The primary reason for the situation that came to prevail was Pakistan’s unwise policy. It wanted to allow pro-Islamabad Taliban groups to prosper and punish those not listening to the government’s dictates. The friendly Taliban factions were considered "strategic assets" to be used for achieving Pakistan’s geopolitical objectives in Afghanistan. The world community could not tolerate all this. Hence the US drone attacks in Pakistan’s tribal areas with the undeclared cooperation of the Pakistan army. People gradually came to know of the duplicity in the behaviour of their army and the result was more distrust and anger against Pakistan’s armed forces.

The army got further exposed when "memogate" came to light. "Memogate" resulted in the removal of Ambassador Hussain Haqqani, who was reported to have sent a note to a retired top American military official through a US-based Pakistani lobbyist with an alleged request from President Asif Zardari to prevent an imminent army coup. This was enough for the army to dislodge the government, but it had no courage to do so because of what had been happening in the past, disparaging its image in the eyes of the public.

In view of the raging anti-Americanism in almost every segment of society, Islamabad took a tough stand against the US following the killing of 24 Pakistan army personnel in an attack by NATO troops in November, yet it appeared confused.
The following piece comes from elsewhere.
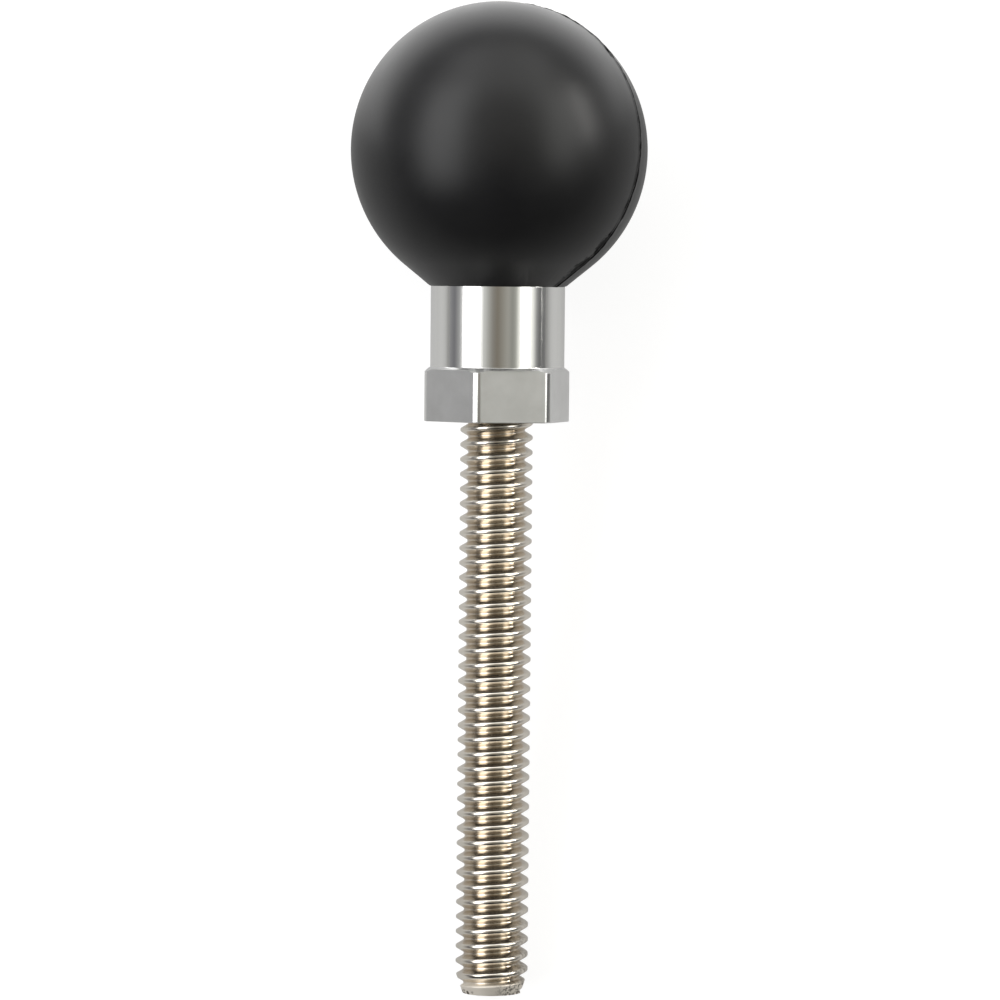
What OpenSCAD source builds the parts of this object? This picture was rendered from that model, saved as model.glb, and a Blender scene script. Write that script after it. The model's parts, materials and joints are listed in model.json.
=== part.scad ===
// Threaded ball adapter: a rubber ball moulded onto a turned post, with a hexagon
// for the spanner below it and a long stud screwed into the post's lower end.
// All sizes are in millimetres. Each piece is drawn upright about one axis, with
// the ball's centre at the origin and the stud pointing down. It is then laid down
// the way the adapter comes to rest on a table, on the ball and on the last full
// crest of the thread.

/* [Rubber ball] */
// Diameter of the ball
ball_d = 25.4; // [22:0.1:40]
// Thickness of the rubber over the core
rubber_wall = 3.7; // [2.5:0.1:4.5]
// How far the rim of the skirt stands outside the ball's own sphere
skirt_proud = 0.3; // [0.15:0.01:0.8]
// Step from the side of the collar out to the rim of the skirt
skirt_lip = 0.1; // [0:0.01:0.4]

/* [Core and neck, inside the ball] */
// Width of the groove round the core, which keys the rubber
groove_w = 2.4; // [1:0.1:4]
// Depth of that groove
groove_depth = 1.2; // [0.4:0.1:2]
// Diameter of the flat on top of the core, where the bar was parted off
part_off_d = 6; // [2:0.1:10]
// Diameter of the neck between the core and the collar
neck_d = 9.4; // [8:0.1:10.5]

/* [Collar and hexagon] */
// Diameter of the round collar
collar_d = 11.5; // [10.2:0.1:12.4]
// Length of the collar, from the rubber to the hexagon
collar_len = 6.95; // [3:0.05:15]
// Diameter of the round bar that the post is turned from
bar_d = 12.7; // [12.5:0.05:14]
// Width of the hexagon across its flats
hex_af = 11.25; // [10.9:0.05:12.2]
// Height of the hexagon
hex_h = 4.65; // [3:0.05:12]
// Slope of the chamfer on the hexagon's upper corners, from the level
hex_chamfer_angle = 34; // [15:1:45]
// How far below the chamfer's upper edge the milled flats stop
flat_stop = 0.2; // [0.05:0.01:0.5]
// Width of the small chamfer round the hexagon's foot
foot_chamfer = 0.05; // [0.02:0.01:0.3]

/* [Tapped hole] */
// Length of the stud that is screwed into the post
stud_in = 12; // [6:0.1:13]
// Depth of the hole past the end of the stud, up to the drill's cone
hole_spare = 1.2; // [0.4:0.1:2]
// Diameter of the countersink at the mouth of the hole
mouth_d = 7; // [6.6:0.1:8]

/* [Stud] */
// Length of the stud below the hexagon
stud_out = 49.2; // [20:0.1:90]
// Outer diameter of the thread, over its crests
thread_d = 6.22; // [5.6:0.01:6.4]
// Pitch of the thread, at 20 threads to the inch
pitch = 1.27; // [0.9:0.01:1.4]
// Length of the lead chamfer on the stud's tip
tip_len = 1.75; // [0.8:0.05:2.5]
// Diameter of the stud's end face
tip_d = 5; // [4.6:0.05:5.3]
// Width of the chamfer on the end inside the post
inner_chamfer = 0.4; // [0.1:0.05:0.8]

/* [Placing] */
// Turn of the hexagon about the axis, from a flat that faces straight up
hex_turn = 13.8; // [0:0.1:60]

/* [Hidden] */
$fn = 96;

// Overshoot of a cutting shape past the face that it cuts
cut = 1;
// How far the skirt's slope runs inside the sphere, so that the two surfaces cross
tuck = 0.03;
// Turn of the ball about the axis, so that it lies on a flat of its own facets
facet_turn = 45;

// The ball and its skirt, a cone that leaves the sphere almost along its tangent
ball_r = ball_d / 2;
collar_r = collar_d / 2;
rim_r = collar_r + skirt_lip;
rim_reach = ball_r + skirt_proud;
shoulder_z = -sqrt(pow(rim_reach, 2) - pow(rim_r, 2));
slope_reach = ball_r - tuck;
slope_end_angle = asin(rim_r / rim_reach) + acos(slope_reach / rim_reach);
slope_end_r = slope_reach * sin(slope_end_angle);
slope_end_z = -slope_reach * cos(slope_end_angle);

// The core
core_r = ball_r - rubber_wall;
core_top_z = sqrt(pow(core_r, 2) - pow(part_off_d / 2, 2));

// The collar and the hexagon
bar_r = bar_d / 2;
hex_top_z = shoulder_z - collar_len;
hex_foot_z = hex_top_z - hex_h;
hex_chamfer_h = (bar_r - collar_r) * tan(hex_chamfer_angle);

// The 60 degree thread: flats of an eighth of the pitch on the crests and of a
// quarter in the roots
crest_r = thread_d / 2;
crest_flat = pitch / 8;
root_flat = pitch / 4;
flank_run = (pitch - crest_flat - root_flat) / 2;
thread_depth = flank_run / tan(30);
root_r = crest_r - thread_depth;
first_crest = pitch / 4;
thread_count = ceil((stud_out - first_crest) / pitch) + 1;
// Inside the post the thread is drawn as a plain fit at its pitch diameter
seat_r = crest_r - thread_depth * (pitch / 2 - crest_flat) / (2 * flank_run);
drill_angle = 118;
drill_cone_h = seat_r / tan(drill_angle / 2);
mouth_depth = mouth_d / 2 - seat_r;

// Distances along the stud, from the hexagon's foot, at which the crests lie and
// the chamfer on the tip starts, and the slopes of the chamfer and of the flanks
crests = [for (i = [0 : thread_count - 1]) first_crest + i * pitch];
chamfer_start = stud_out - tip_len;
chamfer_slope = (crest_r - tip_d / 2) / tip_len;
flank_slope = thread_depth / flank_run;

// The slope at which the adapter lies: the ball touches the table straight under
// its centre, and the stud's lowest crest touches it too. Each crest has an outer
// corner, at its far edge or where the chamfer cuts it, and a slope at which that
// corner would touch. The adapter comes to rest at the least of these slopes.
function blank_r(s) = crest_r - max(0, s - chamfer_start) * chamfer_slope;
function cut_corner(near) =
    near < chamfer_start ? chamfer_start
    : (near * flank_slope + chamfer_start * chamfer_slope) / (flank_slope + chamfer_slope);
function corner(s) =
    s + crest_flat / 2 < chamfer_start ? s + crest_flat / 2 : cut_corner(s - crest_flat / 2);
function touch_tilt(reach, r) = asin(ball_r / norm([reach, r])) - atan2(r, reach);
rest_tilt = min([for (s = crests) touch_tilt(corner(s) - hex_foot_z, blank_r(corner(s)))]);
// Place of the ball's centre along the table that centres the whole adapter
tip_z = hex_foot_z - stud_out;
tip_y = tip_z * cos(rest_tilt) - tip_d / 2 * sin(rest_tilt);
ball_y = -(ball_r + tip_y) / 2;

// Lays an upright piece down, with the stud towards -Y and the upright's front up
module laid_down() {
    translate([0, ball_y, ball_r])
        rotate([-(90 - rest_tilt), 0, 0])
            children();
}

// Everything of the post that is inside the rubber. The neck is drawn on down into
// the collar, so that the post is one solid.
module core_and_neck() {
    difference() {
        union() {
            intersection() {
                sphere(r = core_r);
                translate([0, 0, -core_r])
                    cylinder(r = core_r + cut, h = core_r + core_top_z);
            }
            translate([0, 0, hex_top_z])
                cylinder(d = neck_d, h = -hex_top_z);
        }
        rotate_extrude()
            translate([core_r - groove_depth, -groove_w / 2])
                square([groove_depth + cut, groove_w]);
    }
}

// The collar and the round bar below it, as turned, with the chamfer between them
module turned_blank() {
    rotate_extrude()
        polygon([
            [0, hex_foot_z],
            [bar_r - foot_chamfer, hex_foot_z],
            [bar_r, hex_foot_z + foot_chamfer],
            [bar_r, hex_top_z - hex_chamfer_h],
            [collar_r, hex_top_z],
            [collar_r, shoulder_z],
            [0, shoulder_z]
        ]);
}

// What the mill takes off the bar: six flats, which leave a narrow strip of the
// bar's own surface at each corner of the hexagon, and end in small ledges in the
// chamfer above them
module milled_flats() {
    for (i = [0 : 5])
        rotate([0, 0, hex_turn + 30 + i * 60])
            translate([hex_af / 2, -bar_r, hex_foot_z - cut])
                cube([bar_r, bar_d, hex_h + cut - flat_stop]);
}

// The blind hole for the stud, with its countersunk mouth and its drilled end
module stud_hole() {
    hole_depth = stud_in + hole_spare;
    translate([0, 0, hex_foot_z]) {
        translate([0, 0, -cut])
            cylinder(r = seat_r, h = hole_depth + cut);
        translate([0, 0, -cut])
            cylinder(r1 = mouth_d / 2 + cut, r2 = seat_r, h = mouth_depth + cut);
        translate([0, 0, hole_depth])
            cylinder(r1 = seat_r, r2 = 0, h = drill_cone_h);
    }
}

// Half the section of the stud's thread, measured down from the hexagon's foot
module thread_section() {
    flanks = [for (s = crests) each [
        [root_r, -(s - crest_flat / 2 - flank_run)],
        [crest_r, -(s - crest_flat / 2)],
        [crest_r, -(s + crest_flat / 2)],
        [root_r, -(s + crest_flat / 2 + flank_run)]
    ]];
    far_end = crests[thread_count - 1] + crest_flat / 2 + flank_run;
    polygon(concat([[0, -(first_crest - crest_flat / 2 - flank_run)]], flanks, [[0, -far_end]]));
}

// Half the outline of the plain blank that the thread is rolled on, past the seat
module blank_section() {
    polygon([
        [0, pitch],
        [crest_r + cut, pitch],
        [crest_r + cut, -chamfer_start + cut / chamfer_slope],
        [tip_d / 2, -stud_out],
        [0, -stud_out]
    ]);
}

module rubber_ball() {
    color("#2c2c2d")
        laid_down()
            rotate([0, 0, facet_turn])
                difference() {
                    union() {
                        sphere(r = ball_r);
                        translate([0, 0, shoulder_z])
                            cylinder(r1 = rim_r, r2 = slope_end_r, h = slope_end_z - shoulder_z);
                    }
                    translate([0, 0, -ball_r - cut])
                        cylinder(r = ball_r, h = shoulder_z + ball_r + cut);
                    core_and_neck();
                }
}

module hex_post() {
    color("#b8b9b6")
        laid_down()
            difference() {
                union() {
                    core_and_neck();
                    turned_blank();
                }
                milled_flats();
                stud_hole();
            }
}

module threaded_stud() {
    seat_start = first_crest - crest_flat / 2 - flank_run;
    color("#a99f90")
        laid_down()
            translate([0, 0, hex_foot_z]) {
                rotate_extrude()
                    intersection() {
                        thread_section();
                        blank_section();
                    }
                translate([0, 0, -seat_start])
                    cylinder(r = seat_r, h = stud_in - inner_chamfer + seat_start);
                translate([0, 0, stud_in - inner_chamfer])
                    cylinder(r1 = seat_r, r2 = seat_r - inner_chamfer, h = inner_chamfer);
            }
}

rubber_ball();
hex_post();
threaded_stud();
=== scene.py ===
import json
from functools import partial
from math import acos, asin, cos, pi, radians, sin, sqrt, tan

import bmesh
import bpy
import numpy as np
from mathutils import Matrix, Vector, noise


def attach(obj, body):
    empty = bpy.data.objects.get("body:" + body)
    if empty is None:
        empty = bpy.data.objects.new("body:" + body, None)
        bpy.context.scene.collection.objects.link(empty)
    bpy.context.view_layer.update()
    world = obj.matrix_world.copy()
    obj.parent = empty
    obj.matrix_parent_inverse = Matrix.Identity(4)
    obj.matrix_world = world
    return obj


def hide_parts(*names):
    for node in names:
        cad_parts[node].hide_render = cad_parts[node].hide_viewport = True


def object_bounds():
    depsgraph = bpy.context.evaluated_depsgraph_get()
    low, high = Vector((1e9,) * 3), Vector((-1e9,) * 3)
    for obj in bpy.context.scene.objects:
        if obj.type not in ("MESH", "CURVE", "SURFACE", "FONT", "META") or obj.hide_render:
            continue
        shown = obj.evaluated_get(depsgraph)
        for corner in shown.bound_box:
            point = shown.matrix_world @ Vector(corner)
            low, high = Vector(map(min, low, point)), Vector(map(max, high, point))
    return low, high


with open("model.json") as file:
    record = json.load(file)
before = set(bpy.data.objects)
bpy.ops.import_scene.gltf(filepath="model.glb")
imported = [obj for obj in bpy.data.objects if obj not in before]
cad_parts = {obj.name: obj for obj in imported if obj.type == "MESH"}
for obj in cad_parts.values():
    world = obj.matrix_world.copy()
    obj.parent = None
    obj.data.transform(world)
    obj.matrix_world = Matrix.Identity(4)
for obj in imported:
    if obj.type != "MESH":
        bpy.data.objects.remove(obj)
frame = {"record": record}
cad_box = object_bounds()


# The post: one piece of aluminium bar, turned to a round core, a neck and a polished
# collar, drilled and countersunk from below, and then milled to a hexagon whose corners
# keep narrow strips of the bar. The rubber hides the core and the neck.
mm = 0.001
core_r = 9 * mm
core_flat_r = 3 * mm
core_groove_r = 7.8 * mm
core_groove_half = 1.2 * mm
neck_r = 4.7 * mm
shoulder_z = -11.609 * mm
collar_r = 5.75 * mm
hex_top_z = -18.559 * mm
foot_z = -23.209 * mm
bar_r = 6.35 * mm
hex_half_af = 5.625 * mm
hex_turn = radians(13.8)
bar_chamfer = radians(34)
flat_stop_z = hex_top_z - 0.2 * mm
foot_chamfer = 0.05 * mm
edge_break = 0.03 * mm
edge_round = 0.05 * mm
corner_blend = 0.07 * mm
seat_r = 2.6976 * mm
hole_depth = 13.2 * mm
drill_point_half = radians(59)
drill_cone_h = seat_r / tan(drill_point_half)
mouth_r = 3.5 * mm
mouth_depth = mouth_r - seat_r
merge_gap = 0.0005 * mm


def rounded(corners, steps=3):
    """The path through (radius, height, rounding) corners, each cut by a small curve."""
    longest = 0.45
    path = []
    for place, (r, z, reach) in enumerate(corners):
        here = Vector((r, z))
        if reach == 0:
            path.append(here)
            continue
        back = Vector(corners[place - 1][:2]) - here
        ahead = Vector(corners[place + 1][:2]) - here
        start = here + back.normalized() * min(reach, longest * back.length)
        end = here + ahead.normalized() * min(reach, longest * ahead.length)
        for step in range(steps + 1):
            t = step / steps
            path.append(start * (1 - t) ** 2 + here * 2 * t * (1 - t) + end * t ** 2)
    return path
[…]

After a few days Islamabad declared that, as a matter of defence policy, any aircraft, including US drones, violating Pakistan’s airspace, would be shot down. The extremist forces had been waiting for such a denouement. This will provide them an excellent opportunity to regroup themselves. Their ideological brothers on the other side of the Durand Line, who have already been feeling upbeat with the planned withdrawal of the US-led NATO troops having begun, are also bound to get emboldened. Thus, the security scenario in the Af-Pak area remains as disturbing as it was in the past.